Clustering is useful when you’re working with a very big, unstructured dataset, when you’re unsure how many classes the dataset is divided into, and/or when classifying, categorizing and annotating your dataset by hand is too resource-heavy. It’s also great for helping you seek out anomalies in the data.
Supervised ML algorithms are typically more accurate than unsupervised ones. If you already have class labels that work well for classification, you’ll probably get more accurate results by making the most of these rather than using clustering to generate new ones. Plus, if your data is categorical rather than continuous (and certainly if you use binary variables), most clustering algorithms will be a bad fit, since these assess similarity by calculating the distance between points in the cluster.
A decision tree is a type of predictive algorithm that works by asking a binary question of the inputted data. Then, based on the answer, it branches off either to a follow-up question or to a final classification. Here you can find out more about how decision trees work in practice. As you can see here, to help you create decision trees Python has a number of powerful, readymade libraries.
Decision trees are great when you have a complex set of criteria that build on one another in order to reach a decision.

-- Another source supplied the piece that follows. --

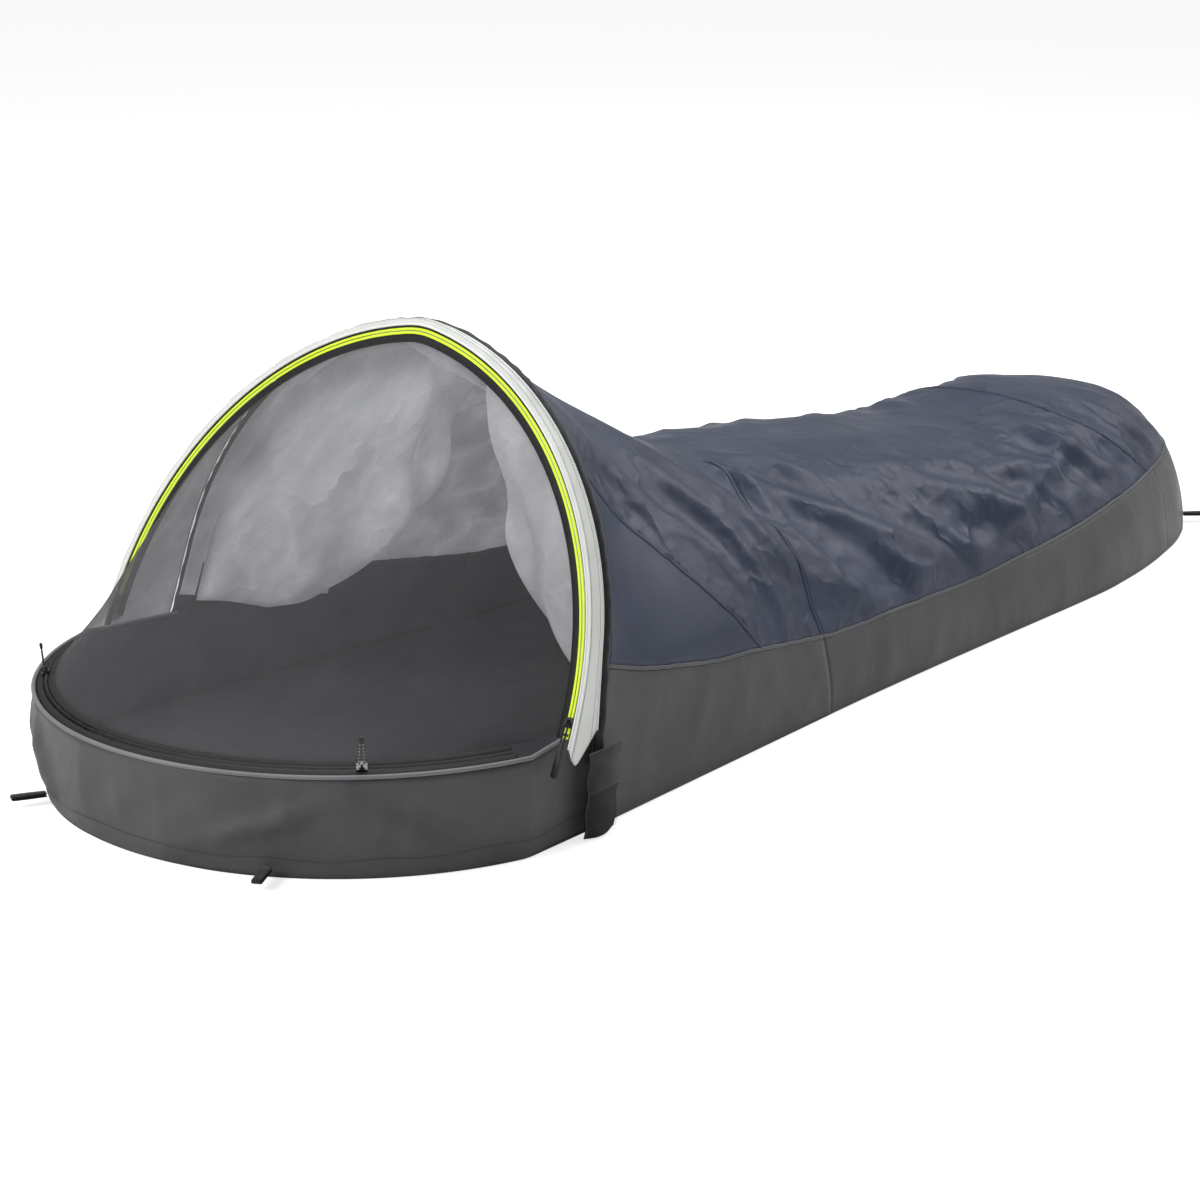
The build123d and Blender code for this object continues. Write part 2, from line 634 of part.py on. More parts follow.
# The rim sliders stand half way round each side of the head. Their stiff cords stand up, clear of the mesh.
rim_radial = Vector(*polar(1, RIM_SLIDER_ANGLE))
rim_travel = Vector(*polar(1, RIM_SLIDER_ANGLE + 90))
rim_up = Vector(0, 0, 1)
slope = radians(RIM_TAPE_SLOPE)
rim_across = rim_radial * -cos(slope) + rim_up * sin(slope)
rim_centre = rim_radial * RIM_COIL[0] + rim_up * RIM_COIL[1]
rim_slider_plane = Plane(origin=rim_centre, x_dir=rim_across, z_dir=rim_travel)
write_pair(slider_on(rim_slider_plane, rim_travel, rim_across), "rim_slider")
rim_bail = bail_point(rim_slider_plane)
CORD_LIFT = radians(95.0)  # from the inward direction
rim_cord_up = rim_radial * -cos(CORD_LIFT) + rim_up * sin(CORD_LIFT)
rim_pull_plane = Plane(origin=rim_bail, x_dir=rim_travel, z_dir=rim_travel.cross(-rim_cord_up))
write_pair(rim_pull(rim_pull_plane), "rim_pull")

# Small blocks crimped over the coil stop the hoop sliders.
STOP_SIZE = (6.4, 5.2)
STOP_LENGTH = 3.0
with BuildPart() as right_stop:
    stop_turn = radians(ZIP_STOP_ANGLE)
    stop_local = Vector(-ZIP_ARCH.offset + ZIP_ARCH.side * cos(stop_turn), ZIP_ARCH.side * sin(stop_turn), 0)
    stop_plane = Plane(
        origin=ZIP_PLANE.from_local_coords(stop_local), x_dir=ZIP_PLANE.x_dir, z_dir=ZIP_PLANE.y_dir
    )
    with BuildSketch(stop_plane.offset(-STOP_LENGTH / 2)):
        Rectangle(*STOP_SIZE)
        Circle(COIL_RADIUS + 0.05, mode=Mode.SUBTRACT)
    extrude(amount=STOP_LENGTH)
with BuildPart() as zip_stops:
    add(right_stop.part)
    mirror(about=Plane.YZ)
write(zip_stops, "zip_stops")


# ---------------------------------------------------------------- stake loops
LOOP_HEIGHT = 12.0
LOOP_DEPTH = 8.0
WEBBING_THICKNESS = 1.5


def stake_loop(anchor, outward):
    """Folded webbing loop sewn to the bottom of the wall, open for a stake to pass through."""
    side = Vector(0, 0, 1).cross(outward)
    plane = Plane(origin=anchor - side * (WEBBING_WIDTH / 2), x_dir=outward, z_dir=side)
    with BuildPart() as loop:
        with BuildSketch(plane):
            with Locations((STAKE_LOOP_LENGTH / 2, 0)):
                SlotOverall(STAKE_LOOP_LENGTH, LOOP_DEPTH)
                SlotOverall(STAKE_LOOP_LENGTH - 2 * WEBBING_THICKNESS, LOOP_DEPTH - 2 * WEBBING_THICKNESS,
                            mode=Mode.SUBTRACT)
        extrude(amount=WEBBING_WIDTH)
    return loop


HEAD_LOOP_STANDOFF = 5.0  # the loops' tops stand this far off the ground line of the head wall
FOOT_LOOP_AT = (180.0, 1647.0)
FOOT_LOOP_TURN = 44.0  # degrees from +X in which the right foot loop points

head_loop_out = Vector(*polar(1, STAKE_LOOP_ANGLE - 90))
head_loop_anchor = head_loop_out * (HEAD_RADIUS + HEAD_LOOP_STANDOFF) + Vector(0, 0, LOOP_HEIGHT)
write_pair(stake_loop(head_loop_anchor, head_loop_out), "stake_loop_head")
foot_loop_out = Vector(*polar(1, FOOT_LOOP_TURN))
foot_loop_anchor = Vector(*FOOT_LOOP_AT, LOOP_HEIGHT)
write_pair(stake_loop(foot_loop_anchor, foot_loop_out), "stake_loop_foot")
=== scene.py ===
import math

import bmesh
import bpy
import numpy as np
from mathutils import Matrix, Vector


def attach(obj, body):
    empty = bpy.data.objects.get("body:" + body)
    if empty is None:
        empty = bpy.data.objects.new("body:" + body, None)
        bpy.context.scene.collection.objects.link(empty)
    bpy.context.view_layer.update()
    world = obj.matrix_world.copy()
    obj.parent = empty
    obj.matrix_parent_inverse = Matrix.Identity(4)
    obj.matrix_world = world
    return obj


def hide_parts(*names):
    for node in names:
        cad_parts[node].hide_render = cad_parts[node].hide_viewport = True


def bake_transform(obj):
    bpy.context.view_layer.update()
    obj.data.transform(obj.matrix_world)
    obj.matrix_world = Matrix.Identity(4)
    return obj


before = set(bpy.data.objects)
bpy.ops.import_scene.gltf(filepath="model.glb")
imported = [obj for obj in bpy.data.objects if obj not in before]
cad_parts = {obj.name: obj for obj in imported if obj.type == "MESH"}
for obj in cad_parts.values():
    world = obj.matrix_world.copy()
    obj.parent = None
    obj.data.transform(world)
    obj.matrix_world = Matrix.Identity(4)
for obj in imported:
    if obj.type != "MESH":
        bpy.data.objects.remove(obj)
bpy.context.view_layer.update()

# Hooped bivy sack, in metres. The origin is on the ground midway between the pole's feet,
# +X is the near long side, the head end is at -Y, the foot at +Y and +Z is up.

# ---------------------------------------------------------------- dimensions shared with the CAD
HOOP_LEAN = math.radians(14.5)
ZIP_LEAN = math.radians(24)
PIVOT = np.array([0, 0, 0.0065])
ZIP_ORIGIN = np.array([0, -0.055, 0.130])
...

Let’s say you are using the algorithm to decide whether to approve a credit card application. If someone has a sparkling credit rating, that might be an instant “yes”, but if they don’t have any credit history, you might go down a different branch of questions that would provide other opportunities to assess and document their credit worthiness. Instead of an in-person advisor sitting down with that person to talk through each of these alternative paths logically, the algorithm performs the same process on the data in seconds, potentially splitting off through hundreds of different branches to reach a decision in seconds.
Other use cases for decision trees include mapping out customer willingness to buy in a variety of scenarios, making pricing predictions, forecasting future outcomes based on a number of variables.

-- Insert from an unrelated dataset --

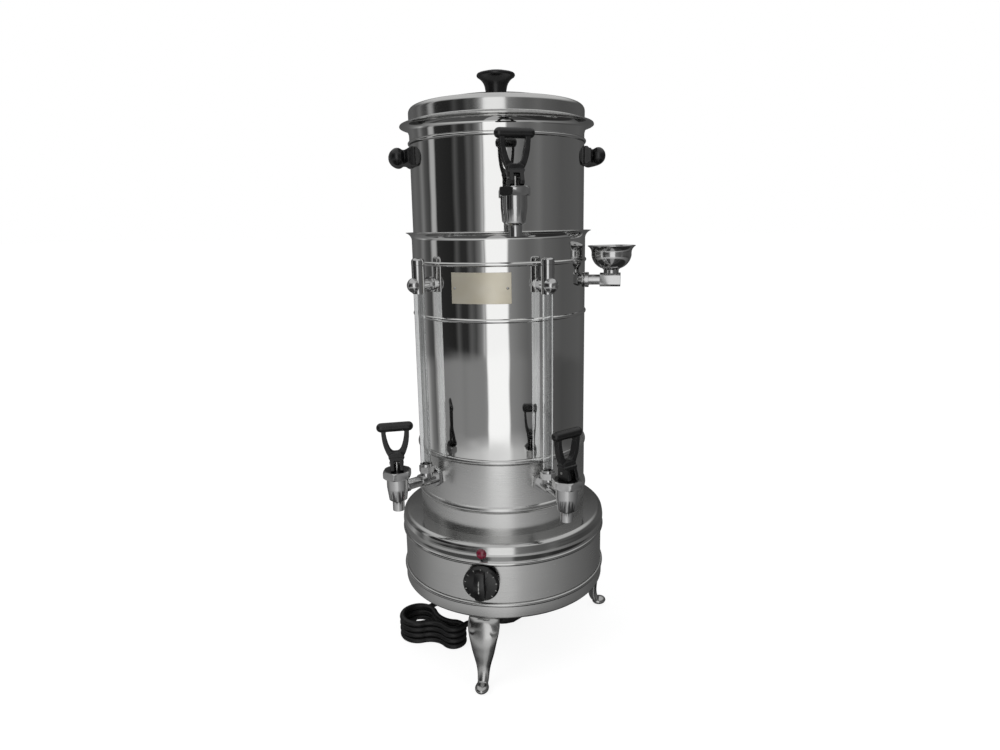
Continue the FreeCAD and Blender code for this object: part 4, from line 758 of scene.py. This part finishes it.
# tap handles: phenolic forks moulded in one with their grip, round all over, on the cam foot
tapHandle = {
    "cut": 62,  # heights above the end of the spout
    "neck": (7.2, 56),
    "outer": [(8.2, 62), (10.6, 67), (13.2, 75), (14.6, 84), (15, 95)],
    "window": [(0, 67.4), (3.4, 68.2), (6, 71.5), (8.2, 78), (9.6, 85), (10.2, 92)],
    "depth": 3.6,
    "collar": [(-7, 58), (7, 58), (8, 62), (8, 65), (5, 67), (-5, 67), (-8, 65), (-8, 62)],
    "collarDepth": 5.4,
    "gripHeight": 95,
    "gripRadius": 5.1,
    "gripLength": 39.6,
    "overlap": 0.3,  # of the fork's halves past the middle line
    "grid": 0.4,
    "rounds": 8,
    # degrees round the urn, reach and height of the spout's end, and the handle's turn on its tap
    "taps": {"left": (-37, 154, 207, 60), "right": (37, 154, 207, 11), "upper": (18.3, 136, 501, 5)},
}


# points on a smooth line through corners
def smoothSide(corners, steps=5):
    line = []
    for i in range(len(corners) - 1):
        before = Vector(corners[max(i - 1, 0)])
        start, end = Vector(corners[i]), Vector(corners[i + 1])
        after = Vector(corners[min(i + 2, len(corners) - 1)])
        for k in range(steps):
            t = k / steps
            line.append(0.5 * ((2 * start) + (end - before) * t
                               + (2 * before - 5 * start + 4 * end - after) * t * t
                               + (3 * start - before - 3 * end + after) * t ** 3))
    return line + [Vector(corners[-1])]


# a closed plate from an outline in (x, z), depth each way in y
def addPrism(shape, outline, depth):
    front = [shape.verts.new((p[0], -depth, p[1])) for p in outline]
    back = [shape.verts.new((p[0], depth, p[1])) for p in outline]
    shape.faces.new(front)
    shape.faces.new(list(reversed(back)))
    for i in range(len(outline)):
        j = (i + 1) % len(outline)
        shape.faces.new((front[j], front[i], back[i], back[j]))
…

Decision trees are a good choice when you want a relatively simple model that allows you to document a clear, transparent decision-making process. It’s also a good fit when you don’t have a whole lot of computational power and can use the whole dataset with all its features. Plus, decision trees are good at handling datasets that have a lot of missing values or errors in them.
If perfect accuracy is more important than explainability, a decision tree may not be the best choice.
A word of warning, too: the biggest problem with decision trees is that they tend to overfit data. This means they often do very well during training but come unstuck when you test them with data they haven’t seen before. It also means you need to be really careful about selecting the most important features and introducing limitations to prevent the tree from becoming over-complicated.
Linear regression is a technique used to analyze and then model the relationships between variables. The algorithm tries to establish how often variables relate to one another and how many times they combine to contribute to a specific outcome.
Linear regression is typically used to make estimates, evaluate trends, assess financial risk, predict house prices, or figure out the effectiveness of a pricing or promotion strategy.
It often makes sense to use linear regression when you need to forecast an effect or trend, or figure out the strength of a given predictor. Often, a regression model is used to answer questions about how strong an effect an independent variable has on a dependent variable. For example, you might ask “What is the strength of the relationship between marketing spending and sales?” and from there, “What would be the impact on sales if we increase marketing spend by 25%”
Apart from the examples above, linear regression is a poor choice for classification algorithms. That’s because every time you add a new data point you would effectively need to update the model and potentially the threshold so that the training points fit the line.
Choosing the right classification algorithm means asking the right questions from the outset:
Are you trying to group data points into distinct categories and classes? If so, clustering is probably the best option. Are you looking to map out a clear decision-making process? If so, consider a decision tree. Or are you looking to elucidate and predict the relationship between variables? In which case, you will likely need a linear regression model.
If your dataset is small enough to be manageable but has a lot of errors, you should still be able to derive value from it with a decision tree. A larger dataset that has some missing values will support clustering. However, linear regression gets weaker and weaker with each missing value.
Cluster analysis is focused on accuracy. Decision trees, and to a lesser extent linear regression models, are primarily concerned with transparency.
Clustering is resource-heavy, so you’ll need plenty of computational power at your disposal. The least demanding of the three types is the decision tree.
Figuring out which classification algorithm is best can be tricky business, especially when you’re trying to work out how it fits with other considerations like improving your training data or laying the foundations for future stages in your model development.
It’s well worth looking at how a powerful data science platform can ease some of these challenges for you. For example, by facilitating and automating connections to external data sources, so that you aren’t restricted by the quality and scope of the data you have in-house. Or by suggesting the most relevant algorithms to suit your needs and purpose. This will take out some of the hassle and heavy lifting for you, leaving you with the bandwidth to focus on making your ML project as effective as it can be.